COVID-19 to have marginal impact on Australian real estate, will only drop 5%: Chris Joye

By Jit Kumar
Photo by Tom Rumble on Unsplash

Property market expert Chris Joye continues to be bullish about Australian real estate market. He firmly believes that prices can only dip marginally and the stimulus will help the overall economy

If you thought coronavirus would take a toll on the real estate market in Australia, you may soon be proved wrong. At max, the property prices could slump by 5%, says Chris Joye of Coolabah Capital.

Yes, in a recent interview with Switzer TV, market expert Joye has pointed out that housing prices will not slump to a new low due to the Covid-19 crisis. For instance, in Sydney, he says property prices showed an upward trend in the last two months of the last fiscal—February and March—and the curve flattened in April only.

Though Melbourne showed a marginal fall in April, “it’s because the restrictions in Victoria were the harshest in the country”, he explains. “On the other hand, Brisbane saw increased prices over February, March and April,” he asserts.

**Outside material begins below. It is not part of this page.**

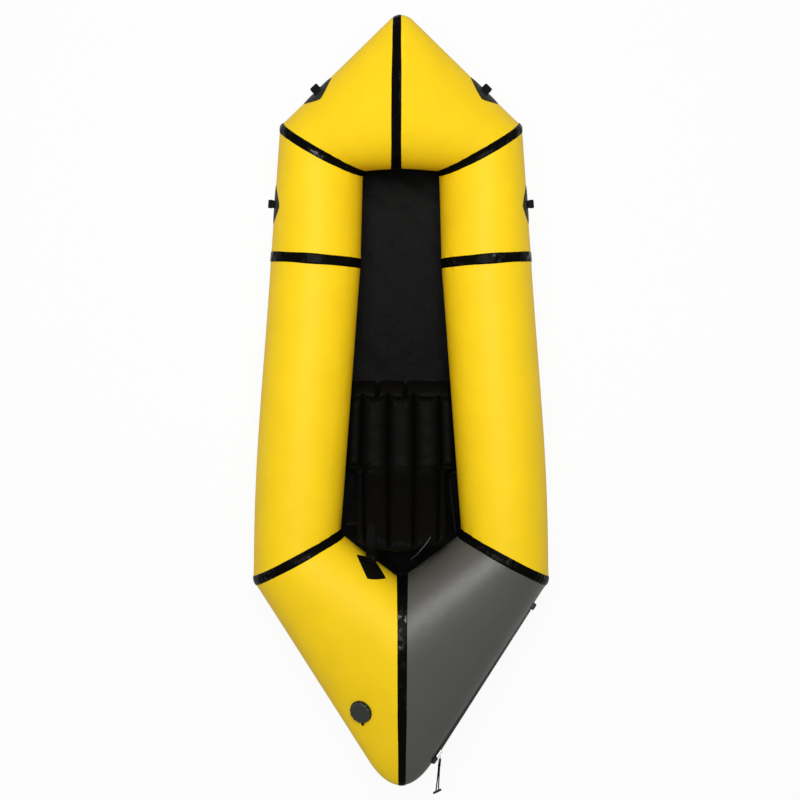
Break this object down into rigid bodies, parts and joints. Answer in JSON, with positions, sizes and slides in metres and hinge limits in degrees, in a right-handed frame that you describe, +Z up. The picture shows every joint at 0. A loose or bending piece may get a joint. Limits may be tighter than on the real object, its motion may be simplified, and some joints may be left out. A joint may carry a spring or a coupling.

The best part is, Joye says, that there has so far not been an iota of evidence to show signs of forced selling in the realty market. In the current economic situation, this is a good omen, he claims.

Chris Joye

“The quicker the reduction in the lockdowns, the better it will be for our housing market”

And with the Aussie PM now talking about exiting many restrictions within three weeks, Joye says that good news is in the store for the realty market. “The quicker the reduction in the lockdowns, the better it will be for our housing market,” he argues during the interview.

In fact, the avid market analyst is quite pessimistic. He says if his team is proved right and the federal government eases lockdown restrictions quickly over May, “it will lead to a new normal”. In such a scenario, Joye believes the economic growth in Australia will be higher than was once predicted.

Chris claims the government’s much-awaited huge fiscal stimulus and the central bank’s support for money markets will give a big push to the economy, which in turn will flow through to the housing sector.